Al respecto, el filósofo francés Jacques Derrida ya dejó claro que «no hay poder político sin poder sobre el archivo». Las estructuras de poder centralizadas de las monarquías, las dictaduras militares y los gobiernos de partido único tienen la tendencia a la destrucción de sus registros para tener el control.
¿Entonces dónde mudamos el gran trastero de la cultura humana? Podría ir a EEUU porque su poderío militar y económico garantizaría su supervivencia. Quizás a Nueva Zelanda, próspera y alejada de la esquizofrenia geopolítica del mundo actual. O tal vez el Vaticano, pequeño pero que ha dado muestra de una longevidad a prueba de bombas. Difícil saberlo.

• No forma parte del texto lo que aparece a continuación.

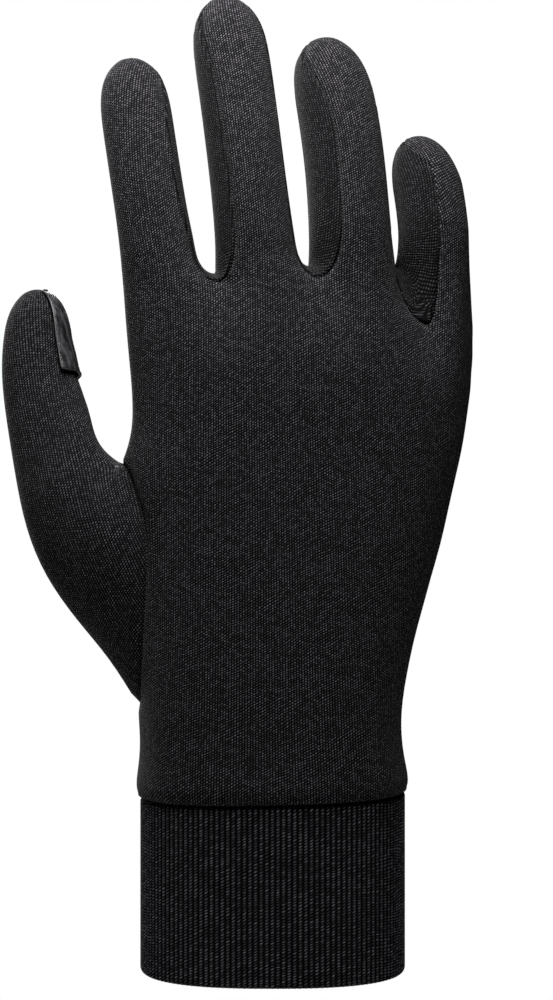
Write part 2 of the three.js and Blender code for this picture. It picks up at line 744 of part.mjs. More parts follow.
// The pad lies on the thumb's tip with a small gap, as a wall of even thickness
function padGeometry() {
  const last = thumbSections.length - 1
  const base = thumbAt(last)
  const rise = base.tip.clone().sub(base.centre)
  const surface = (angle, along) => (along <= last
    ? sectionPoint(thumbAt(along), angle)
    : tipPoint(base, rise, angle, Math.cos((along - last) * Math.PI / 2)))
  const topEnd = last + Math.acos(pad.topRadius) * 2 / Math.PI
  const layers = [seatGap, seatGap + padWall].map((lift) => {
    const grid = []
    for (let row = 0; row <= pad.along; row += 1) {
      grid.push([])
      for (let column = 0; column <= pad.across; column += 1) {
        const side = column / pad.across
        const low = pad.lowEdge - pad.lowRound * Math.sin(Math.PI * side)
        const along = mix(low, topEnd, row / pad.along)
        const angle = radians(mix(pad.from, pad.to, side))
        const step = 0.01
        const point = surface(angle, along)
        const round = surface(angle + step, along).sub(surface(angle - step, along))
        const up = surface(angle, along + step).sub(surface(angle, along - step))
        grid[row].push(point.addScaledVector(round.cross(up).normalize(), lift))
      }
    }
    return grid
  })
  const wide = pad.across + 1
  const count = wide * (pad.along + 1)
  const triangles = []
  const wall = (a, b) => triangles.push([b, a, a + count], [b, a + count, b + count])
  for (let row = 0; row < pad.along; row += 1) {
    for (let column = 0; column < pad.across; column += 1) {
      const a = row * wide + column
      const [b, c, d] = [a + 1, a + wide + 1, a + wide]
      triangles.push([a, c, b], [a, d, c])
      triangles.push([count + a, count + b, count + c], [count + a, count + c, count + d])
    }
    wall(row * wide, (row + 1) * wide)
    wall((row + 2) * wide - 1, (row + 1) * wide - 1)
  }
  for (let column = 0; column < pad.across; column += 1) {
    wall(column + 1, column)
    wall(pad.along * wide + column, pad.along * wide + column + 1)
  }
  return bodyGeometry(layers.flat(2), triangles)
}

// Materials
const jerseyBlack = { color: 0x1d1c1e, roughness: 0.92, metalness: 0 }
const stripBlack = { color: 0x151416, roughness: 0.94, metalness: 0 }
const ribBlack = { color: 0x1a191b, roughness: 0.95, metalness: 0 }
const padBlack = { color: 0x26262a, roughness: 0.45, metalness: 0 }

const group = new THREE.Group()

function addPiece(name, geometry, look) {
  const mesh = new THREE.Mesh(geometry, new THREE.MeshStandardMaterial(look))
  mesh.name = name
  group.add(mesh)
}

const rows = handRows()
const { holeFirst, holeLast } = buildHand(rows)
const top = rows[rows.length - 1]
const webs = webLines(top)
fingers.forEach((finger, number) => buildFinger(finger, number, top, webs))
buildThumb(rows, holeFirst, holeLast)
const normals = pointNormals()

addPiece('back_panel', panelGeometry('back_panel', normals), jerseyBlack)
addPiece('palm_panel', panelGeometry('palm_panel', normals), jerseyBlack)
for (const name of stripNames) {
  addPiece(name, panelGeometry(name, normals), stripBlack)
}
addPiece('thumb_panel', panelGeometry('thumb_panel', normals), jerseyBlack)
addPiece('thumb_touch_pad', padGeometry(), padBlack)
addPiece('cuff', cuffGeometry(), ribBlack)

export default group
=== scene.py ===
"""Glove liner: the knitted hand, finger strips, thumb, touch pad and ribbed cuff, built round the
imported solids. Each cloth panel is the outer face of its solid, rounded, sunk along its seams and
given a wall, with the knit drawn along its own wales."""
import math

import bmesh
import bpy
import numpy as np
from bpy.props import FloatProperty, FloatVectorProperty, IntProperty, PointerProperty
from mathutils import Matrix, Vector
from mathutils.bvhtree import BVHTree
from mathutils.kdtree import KDTree


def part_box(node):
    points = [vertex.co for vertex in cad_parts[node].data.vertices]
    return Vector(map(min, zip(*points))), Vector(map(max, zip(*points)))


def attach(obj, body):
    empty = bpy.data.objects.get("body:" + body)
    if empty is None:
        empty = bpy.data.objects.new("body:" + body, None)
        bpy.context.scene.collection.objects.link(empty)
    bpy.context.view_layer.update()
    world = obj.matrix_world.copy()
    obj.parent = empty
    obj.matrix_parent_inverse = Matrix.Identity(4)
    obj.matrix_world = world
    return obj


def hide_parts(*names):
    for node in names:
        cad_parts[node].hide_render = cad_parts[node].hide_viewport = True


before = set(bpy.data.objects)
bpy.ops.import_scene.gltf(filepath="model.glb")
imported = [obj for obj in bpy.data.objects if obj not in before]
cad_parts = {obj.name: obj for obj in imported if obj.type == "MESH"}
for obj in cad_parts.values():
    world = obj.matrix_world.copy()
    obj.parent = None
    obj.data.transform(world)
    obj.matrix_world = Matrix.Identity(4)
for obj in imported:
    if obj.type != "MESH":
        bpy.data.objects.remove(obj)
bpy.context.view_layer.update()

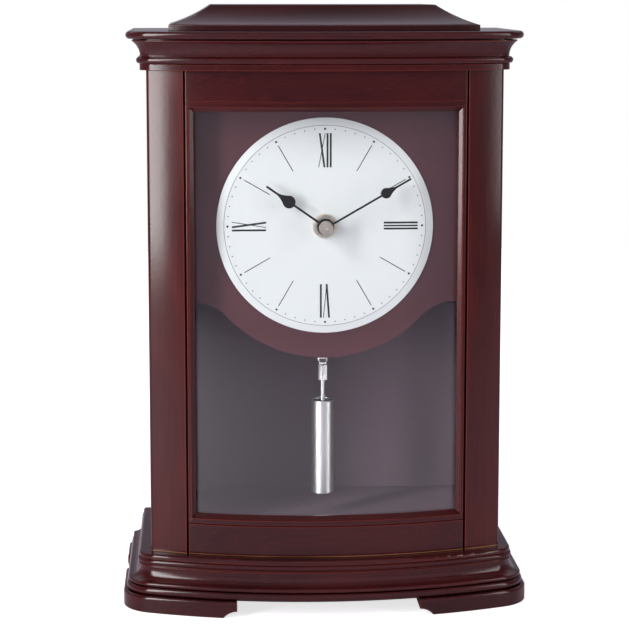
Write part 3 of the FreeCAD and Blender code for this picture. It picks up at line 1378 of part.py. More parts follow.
def slider(x):
    """A slide button: cap outside the wall, stem in the slot, flange inside."""
    wall_back = MOVEMENT_BACK_Y
    wall_front = MOVEMENT_BACK_Y - MOVEMENT_WALL
    half = SLIDER_CAP_WIDTH / 2
    tall = SLIDER_CAP_HEIGHT / 2
    stem = SLIDER_STEM / 2
    cap_y = wall_back + SLIDER_GAP
    low = SLIDER_Z - tall
    high = SLIDER_Z + tall
    cap = box(x - half, x + half, cap_y, cap_y + SLIDER_CAP_DEPTH, low, high)
    neck = box(x - stem, x + stem, wall_front - SLIDER_GAP, cap_y, SLIDER_Z - stem, SLIDER_Z + stem)
    flange_y = wall_front - SLIDER_GAP
    flange = box(x - half, x + half, flange_y - SLIDER_FLANGE_DEPTH, flange_y, low, high)
    return cap.fuse([neck, flange]).removeSplitter()


# Pendulum

def pendulum_hanger():
    """Plastic lever on its own trunnions, with a tongue that the hook hangs on."""
    half = HANGER_THICKNESS / 2
    y0 = PENDULUM_Y - half
    y1 = PENDULUM_Y + half
    lug_y0, lug_y1 = lug_range()
    pin = rod_y(0, PIVOT_Z, PIVOT_RADIUS, lug_y0 + TRUNNION_END_PLAY, lug_y1 - TRUNNION_END_PLAY)
    eye = rod_y(0, PIVOT_Z, HANGER_EYE_RADIUS, y0, y1)
    arm_low = HOOK_TOP_Z + TONGUE_CLEARANCE
    arm = box(-HANGER_WIDTH / 2, HANGER_WIDTH / 2, y0, y1, arm_low, PIVOT_Z)
    thin = TONGUE_THICKNESS / 2
    low = HOOK_PIN_Z - HOOK_NECK_HEIGHT / 2
    tongue = box(-TONGUE_WIDTH / 2, TONGUE_WIDTH / 2, PENDULUM_Y - thin, PENDULUM_Y + thin, low, arm_low)
    lever = eye.fuse([pin, arm, tongue]).removeSplitter()
    return lever.cut(rod_y(0, HOOK_PIN_Z, HOOK_PIN_RADIUS + PRESS_CLEARANCE, y0 - OVERRUN, y1 + OVERRUN))


def pendulum_hook():
    """Flared head with a slot and cross pin for the tongue."""
    head = rod_z(0, PENDULUM_Y, HOOK_HEAD_WIDTH / 2, HOOK_PIN_Z, HOOK_TOP_Z)
    neck = rod_z(0, PENDULUM_Y, HOOK_NECK_WIDTH / 2, ADAPTER_TOP_Z, HOOK_PIN_Z)
    thin = TONGUE_THICKNESS / 2 + TONGUE_CLEARANCE
    low = HOOK_PIN_Z - HOOK_NECK_HEIGHT / 2 - TONGUE_CLEARANCE
    wide = HOOK_HEAD_WIDTH
    slot = box(-wide, wide, PENDULUM_Y - thin, PENDULUM_Y + thin, low, HOOK_TOP_Z + OVERRUN)
    reach = HOOK_NECK_WIDTH / 2
    pin = rod_y(0, HOOK_PIN_Z, HOOK_PIN_RADIUS, PENDULUM_Y - reach, PENDULUM_Y + reach)
    return head.fuse(neck).removeSplitter().cut(slot).fuse(pin).removeSplitter()


def pendulum_adapter():
    """Turned sleeve between the hook and the rod."""
    top = ADAPTER_TOP_Z
    low = ADAPTER_LOW_Z
    body = rod_z(0, PENDULUM_Y, ADAPTER_RADIUS, low + ADAPTER_CHAMFER, top - ADAPTER_GROOVE)
    waist = rod_z(0, PENDULUM_Y, ADAPTER_RADIUS - ADAPTER_GROOVE, top - ADAPTER_GROOVE, top)
    taper = Part.makeCone(ADAPTER_RADIUS - ADAPTER_CHAMFER, ADAPTER_RADIUS, ADAPTER_CHAMFER,
                          Vector(0, PENDULUM_Y, low))
    seat = rod_z(0, PENDULUM_Y, ROD_RADIUS + PRESS_CLEARANCE, low - OVERRUN, low + ROD_SEAT)
    return body.fuse([waist, taper]).removeSplitter().cut(seat)


def pendulum_rod():
    """Rod from the adapter into the bob, with a small collar above it."""
    top = ADAPTER_LOW_Z + ROD_SEAT
    low = BOB_LOW_Z + BOB_CAP_THICKNESS + BOB_CAP_RECESS
    collar_z = BOB_TOP_Z + COLLAR_GAP
    shaft = rod_z(0, PENDULUM_Y, ROD_RADIUS, low, top)
    collar = rod_z(0, PENDULUM_Y, COLLAR_RADIUS, collar_z, collar_z + COLLAR_LENGTH)
    return shaft.fuse(collar).removeSplitter()


def bob_tube():
    """Bright tube of the bob, with eased ends."""
    low = BOB_LOW_Z
    ease = BOB_END_ROUND
    middle = rod_z(0, PENDULUM_Y, BOB_RADIUS, low + ease, BOB_TOP_Z - ease)
    lower = Part.makeCone(BOB_RADIUS - ease, BOB_RADIUS, ease, Vector(0, PENDULUM_Y, low))
    upper = Part.makeCone(BOB_RADIUS, BOB_RADIUS - ease, ease, Vector(0, PENDULUM_Y, BOB_TOP_Z - ease))
    bore = rod_z(0, PENDULUM_Y, BOB_RADIUS - BOB_WALL, low - OVERRUN, BOB_TOP_Z + OVERRUN)
    return middle.fuse([lower, upper]).removeSplitter().cut(bore)


def bob_caps():
    """Dark plugs in both ends of the tube."""
    low = BOB_LOW_Z
    radius = BOB_RADIUS - BOB_WALL - PRESS_CLEARANCE
    upper_top = BOB_TOP_Z - BOB_CAP_RECESS
    upper = rod_z(0, PENDULUM_Y, radius, upper_top - BOB_CAP_THICKNESS, upper_top)
    upper = upper.cut(rod_z(0, PENDULUM_Y, ROD_RADIUS + PRESS_CLEARANCE, low, BOB_TOP_Z))
    lower = rod_z(0, PENDULUM_Y, radius, low + BOB_CAP_RECESS, low + BOB_CAP_RECESS + BOB_CAP_THICKNESS)
    return group([upper, lower])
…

El tiempo pasa muy rápido. Y en la tecnología todavía más. Lo moderno pronto estará obsoleto.
Maxwell Neely-Cohen pone un estupendo ejemplo de este desfase.
En la carretera estatal 87 de California hay un edificio abandonado de una sala planta de color blanco con ventanas tintadas. En este lugar se levantó en los primeros años 50 el primer laboratorio de IBM de la Costa Oeste, donde un equipo de ingenieros construyó la unidad de almacenamiento de disco IBM 350, parte del IBM 305 RAMAC, considerado el primer sistema informático que incluyó algo parecido a un disco duro.
«RAMAC es el antecesor de cada disco duro, de cada servidor, de cada base de datos, de cada nube», explica. Esta maravilla tecnológica era un mamotreto que ocupaba el espacio de una habitación y era capaz de almacenar 3,75 megabytes, que es menos que lo que pesa cualquiera de las ilustraciones de Carmen Casado que hay en este artículo.
Así que lean este texto ya. Nada garantiza que en unos años en su versión digital no sea más que polvo del ciberespacio y una nota a pie de página de la Edad Oscura.